Your task: Without altering anything, output the material below.

[BEGIN]

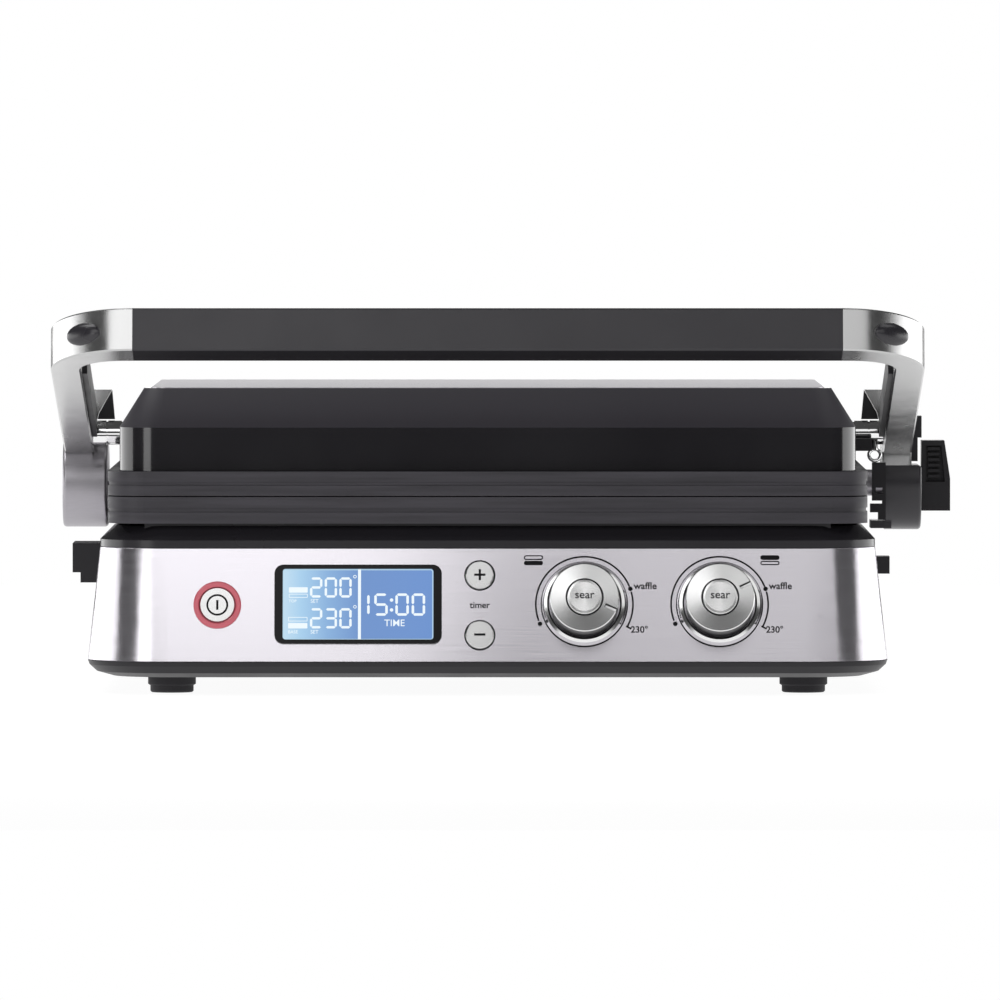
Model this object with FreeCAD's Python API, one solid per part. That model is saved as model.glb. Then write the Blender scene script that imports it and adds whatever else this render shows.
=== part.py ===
import FreeCAD, Part
import math
import os

from FreeCAD import Vector

# A two-plate contact grill: a steel-fronted base, a lid that floats on a bow handle, and a
# hinge carriage that rises for thick food. Millimetres. X = 0 is the middle of the base,
# Y = 0 the foot of its front panel, Z = 0 the table, +Y the rear.

# base
FOOT_HEIGHT = 7.6
FOOT_RADIUS = 10.5
FOOT_X = 138.5
FOOT_Y = (40.0, 235.0)
SKIRT_TOP = 14.5
FASCIA_TOP = 64.1
LIP_TOP = 67.3
SHOULDER_TOP = 73.3
BASE_HALF_BOTTOM = 175.3
BASE_HALF_TOP = 169.9
FRONT_LEAN = 11.4
SHOULDER_INSET = 7.2
BASE_REAR = 272.0
BASE_CORNER_BOTTOM = 36.0
BASE_CORNER_TOP = 30.0
BASE_REAR_CORNER = 7.0
STEEL = 1.2
STEEL_EASE = 0.4
PLASTIC = 2.5
FASCIA_END = 255.0
FLOOR_Z = FOOT_HEIGHT + PLASTIC

# plates
PLATE_HALF = 166.3
PLATE_FRONT = 14.0
PLATE_REAR = 248.0
PLATE_CORNER = 16.0
LOWER_PLATE = (74.6, 86.2)
UPPER_PLATE = (86.7, 97.3)
PLATE_RIM = 9.0
PLATE_WEB = 4.0
RIB_PITCH = 8.4
RIB_COUNT = 35
RIB_WIDTH = 4.2
RIB_HEIGHT = 3.6
RIB_LENGTH = 192.0

# lid
LID_HALF = 161.3
LID_FRONT = 19.0
LID_REAR = 249.0
LID_WALL_TOP = 116.4
LID_TOP = 133.4
LID_TOP_HALF = 150.7
LID_TOP_FRONT = 35.0
LID_TOP_REAR = 238.0

# hinge, lid pivots and floating carriage
HINGE_Y = 262.0
HINGE_Z = 86.2
HUB_RADIUS = 20.0
SHAFT_RADIUS = 6.0
RUNNING = 0.05
KNUCKLE_RADIUS = 11.0
CARRIAGE_X = (149.0, 163.0)
CARRIAGE_Y = (254.5, 267.0)
CARRIAGE_FOOT = 35.0
ROD_RADIUS = 2.5
ROD_STATION = (263.0, 40.0)
PIVOT_Y = 240.0
PIVOT_Z = 109.4
PIVOT_RADIUS = 5.5

# handle, in a frame that leans with the arms: x across, y down the arm, z square to it
ARM_LEAN = 11.82
HANDLE_FRONT = Vector(0, 6.0, 150.4)
GRIP_HALF = 154.7
BOW_START = 155.0
BOW_DEPTH = 24.8
BOW_HEIGHT = 18.9
ARM_OUTER = 192.0
ARM_INNER = 178.8
HUB_WRAP = 29.3
HUB_STATION = 263.7
ARM_EDGE = 0.7

# front panel, all stations on the leaning steel face
PANEL_LEAN = math.degrees(math.atan2(FRONT_LEAN, FASCIA_TOP - SKIRT_TOP))
KNOBS = {"lower": 42.2, "upper": 101.2}
POINTER_ANGLES = {"lower": -22.0, "upper": 26.0}
KNOB_Z = 39.7
RING_RADIUS = 18.6
RING_BORE = 15.5
KNOB_RADIUS = 15.1
KNOB_HEIGHT = 17.0
SEAR_RADIUS = 7.85
POWER_X, POWER_Z, POWER_RADIUS = -117.9, 39.3, 10.4
DISPLAY_X, DISPLAY_Z = -56.5, 39.6
BEZEL = (73.0, 35.0)
GLASS = (65.7, 31.5)
TIMER_X = -3.4
TIMER_BUTTONS = {"plus": 52.2, "minus": 26.3}
TIMER_RADIUS = 6.2

# grease tray under the rear
TRAY_HALF = 60.0
TRAY_Y = (206.0, 296.0)
TRAY_Z = (12.6, 30.0)
HOUSING_REAR = 300.0
HOUSING_HALF = 150.0
HOUSING_TOP = 36.0
HOUSING_CORNER = 11.0

# the row's origin: middle of the whole object's footprint, on the table
ORIGIN = Vector(8.6, 147.4, 0)


def box(x_low, x_high, y_low, y_high, z_low, z_high):
    corner = Vector(x_low, y_low, z_low)
    return Part.makeBox(x_high - x_low, y_high - y_low, z_high - z_low, corner)


def mirrored(shape):
    return shape.mirror(Vector(0, 0, 0), Vector(1, 0, 0))


def rod(radius, start, end):
    return Part.makeCylinder(radius, (end - start).Length, start, end - start)


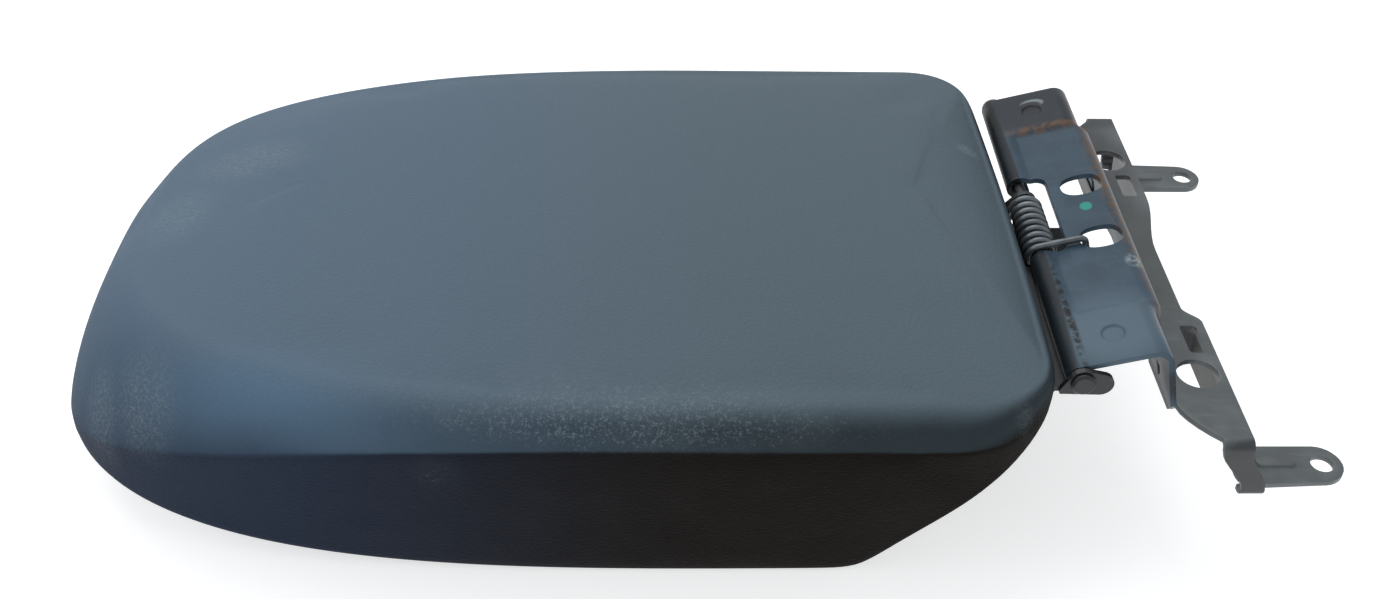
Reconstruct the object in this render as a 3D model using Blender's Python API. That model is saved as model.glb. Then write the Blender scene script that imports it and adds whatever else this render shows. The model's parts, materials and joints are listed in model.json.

[END]

Exercise answer:
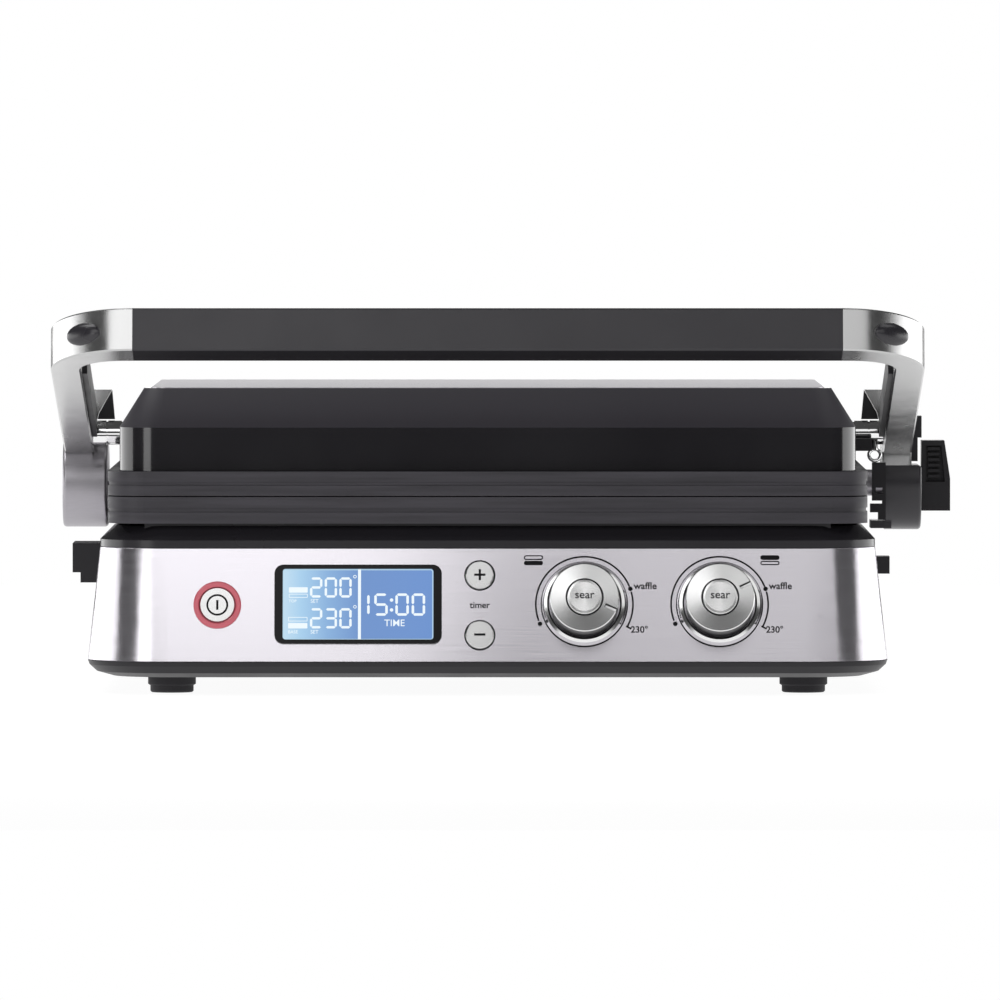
Model this object with FreeCAD's Python API, one solid per part. That model is saved as model.glb. Then write the Blender scene script that imports it and adds whatever else this render shows.
=== part.py ===
import FreeCAD, Part
import math
import os

from FreeCAD import Vector

# A two-plate contact grill: a steel-fronted base, a lid that floats on a bow handle, and a
# hinge carriage that rises for thick food. Millimetres. X = 0 is the middle of the base,
# Y = 0 the foot of its front panel, Z = 0 the table, +Y the rear.

# base
FOOT_HEIGHT = 7.6
FOOT_RADIUS = 10.5
FOOT_X = 138.5
FOOT_Y = (40.0, 235.0)
SKIRT_TOP = 14.5
FASCIA_TOP = 64.1
LIP_TOP = 67.3
SHOULDER_TOP = 73.3
BASE_HALF_BOTTOM = 175.3
BASE_HALF_TOP = 169.9
FRONT_LEAN = 11.4
SHOULDER_INSET = 7.2
BASE_REAR = 272.0
BASE_CORNER_BOTTOM = 36.0
BASE_CORNER_TOP = 30.0
BASE_REAR_CORNER = 7.0
STEEL = 1.2
STEEL_EASE = 0.4
PLASTIC = 2.5
FASCIA_END = 255.0
FLOOR_Z = FOOT_HEIGHT + PLASTIC

# plates
PLATE_HALF = 166.3
PLATE_FRONT = 14.0
PLATE_REAR = 248.0
PLATE_CORNER = 16.0
LOWER_PLATE = (74.6, 86.2)
UPPER_PLATE = (86.7, 97.3)
PLATE_RIM = 9.0
PLATE_WEB = 4.0
RIB_PITCH = 8.4
RIB_COUNT = 35
RIB_WIDTH = 4.2
RIB_HEIGHT = 3.6
RIB_LENGTH = 192.0

# lid
LID_HALF = 161.3
LID_FRONT = 19.0
LID_REAR = 249.0
LID_WALL_TOP = 116.4
LID_TOP = 133.4
LID_TOP_HALF = 150.7
LID_TOP_FRONT = 35.0
LID_TOP_REAR = 238.0

# hinge, lid pivots and floating carriage
HINGE_Y = 262.0
HINGE_Z = 86.2
HUB_RADIUS = 20.0
SHAFT_RADIUS = 6.0
RUNNING = 0.05
KNUCKLE_RADIUS = 11.0
CARRIAGE_X = (149.0, 163.0)
CARRIAGE_Y = (254.5, 267.0)
CARRIAGE_FOOT = 35.0
ROD_RADIUS = 2.5
ROD_STATION = (263.0, 40.0)
PIVOT_Y = 240.0
PIVOT_Z = 109.4
PIVOT_RADIUS = 5.5

# handle, in a frame that leans with the arms: x across, y down the arm, z square to it
ARM_LEAN = 11.82
HANDLE_FRONT = Vector(0, 6.0, 150.4)
GRIP_HALF = 154.7
BOW_START = 155.0
BOW_DEPTH = 24.8
BOW_HEIGHT = 18.9
ARM_OUTER = 192.0
ARM_INNER = 178.8
HUB_WRAP = 29.3
HUB_STATION = 263.7
ARM_EDGE = 0.7

# front panel, all stations on the leaning steel face
PANEL_LEAN = math.degrees(math.atan2(FRONT_LEAN, FASCIA_TOP - SKIRT_TOP))
KNOBS = {"lower": 42.2, "upper": 101.2}
POINTER_ANGLES = {"lower": -22.0, "upper": 26.0}
KNOB_Z = 39.7
RING_RADIUS = 18.6
RING_BORE = 15.5
KNOB_RADIUS = 15.1
KNOB_HEIGHT = 17.0
SEAR_RADIUS = 7.85
POWER_X, POWER_Z, POWER_RADIUS = -117.9, 39.3, 10.4
DISPLAY_X, DISPLAY_Z = -56.5, 39.6
BEZEL = (73.0, 35.0)
GLASS = (65.7, 31.5)
TIMER_X = -3.4
TIMER_BUTTONS = {"plus": 52.2, "minus": 26.3}
TIMER_RADIUS = 6.2

# grease tray under the rear
TRAY_HALF = 60.0
TRAY_Y = (206.0, 296.0)
TRAY_Z = (12.6, 30.0)
HOUSING_REAR = 300.0
HOUSING_HALF = 150.0
HOUSING_TOP = 36.0
HOUSING_CORNER = 11.0

# the row's origin: middle of the whole object's footprint, on the table
ORIGIN = Vector(8.6, 147.4, 0)


def box(x_low, x_high, y_low, y_high, z_low, z_high):
    corner = Vector(x_low, y_low, z_low)
    return Part.makeBox(x_high - x_low, y_high - y_low, z_high - z_low, corner)


def mirrored(shape):
    return shape.mirror(Vector(0, 0, 0), Vector(1, 0, 0))


def rod(radius, start, end):
    return Part.makeCylinder(radius, (end - start).Length, start, end - start)


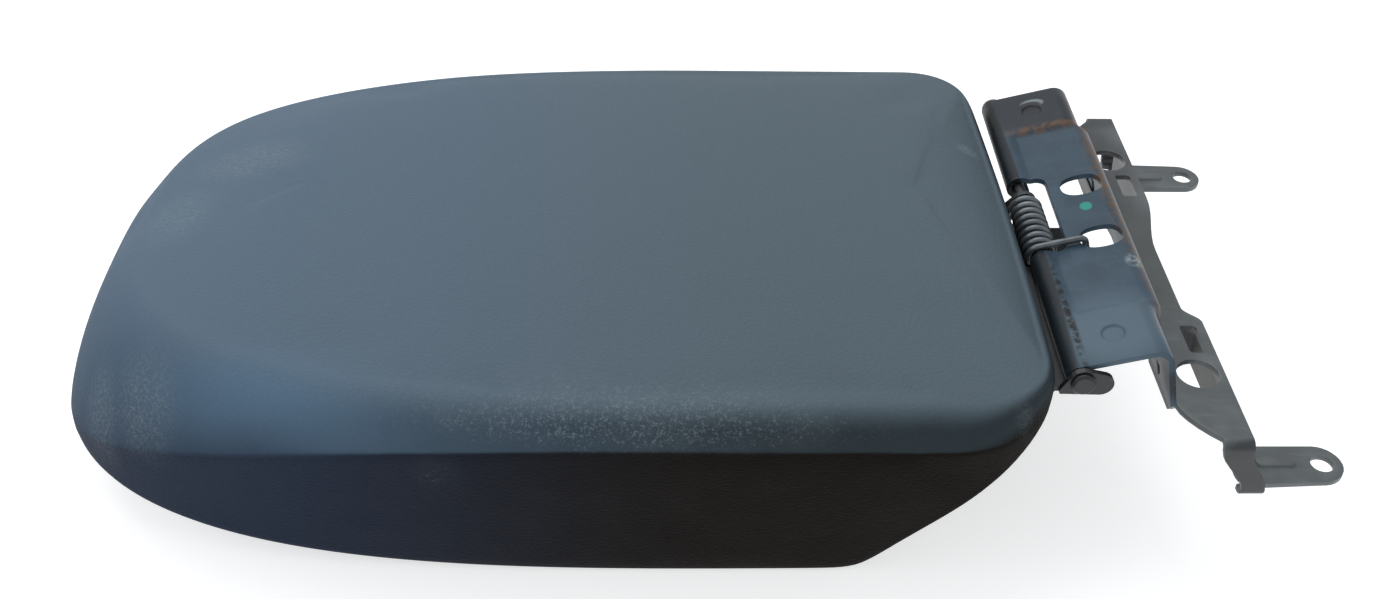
Reconstruct the object in this render as a 3D model using Blender's Python API. That model is saved as model.glb. Then write the Blender scene script that imports it and adds whatever else this render shows. The model's parts, materials and joints are listed in model.json.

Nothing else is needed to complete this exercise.